At least 110,000 survivors
of the ethnic cleansing in Darfur have fled across the border to
Chad.
The U.S. goal in the Sahel,
says Col. Nelson, is to establish direct ties (“mil-to-mil”) with
African militaries:
It’s important to have
U.S. military trainers to establish the mil-to-mil relationship;
to foster cooperation among the militaries, both bilaterally and
regionally, and in my experience, you don’t get as much bang for
the buck using contractors, because you don’t establish the mil-to-mil
relationship. You can’t. They’re not military. They don’t have contractor
generals.
American military
tentacles now stretch across the Sahelian belt of Africa, from
Djibouti on
the Gulf of Aden to the Atlantic.
They are there for the oil, and to cultivate relationships
with
the
generals,
and would-be generals – men whose
purchase can yield more barrels for the
buck than negotiations with governments beholden to fractious
civil societies.
In 1994, Canadian
General Romeo Dallaire tried desperately to convince the United
Nations to
reinforce his peacekeeping mission in Rwanda.
President Bill Clinton’s
administration used every device to sabotage
an international rescue effort. (See Paul
Street, April
15.) Last week, Dallaire testified before
the U.S. House Subcommittee on Africa:
"Rwanda simply had
no strategic value in its geography or in its resources.

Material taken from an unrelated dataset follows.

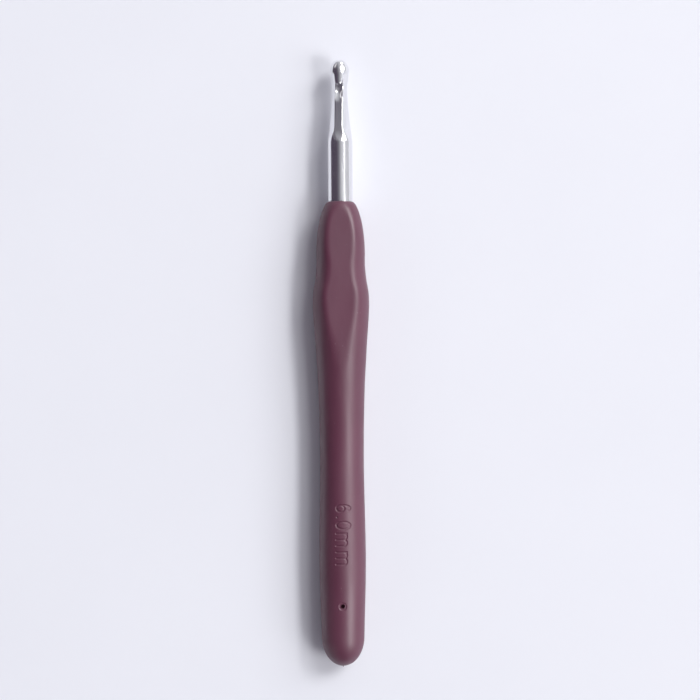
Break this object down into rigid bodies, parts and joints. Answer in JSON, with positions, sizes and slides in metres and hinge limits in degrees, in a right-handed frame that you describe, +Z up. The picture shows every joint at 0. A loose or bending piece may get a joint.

As [one
country's] interlocutor, who came in to do an assessment whether
or not to send troops to support me, said, 'The only thing you've
got here in Rwanda is a lot of people – and too much of [them].'
"That was not sufficient
to influence that power and many others to actually come in and stop
what had become the start of a genocide within a civil war."
Dallaire fears "the
nature of the political interplay in the world has not fundamentally
changed" in the last decade.
Let’s revisit Salih Booker’s
rhetorical question, and put it slightly
differently: At what point will the U.S. commit itself to effectively oppose
genocide in Africa?
Answer: When acts
of genocide impair US ability to extract what it wants from
the continent. In the case of Sudan, stability
in the oil fields takes precedence over the lives of Darfur’s
one million displaced and hunted persons.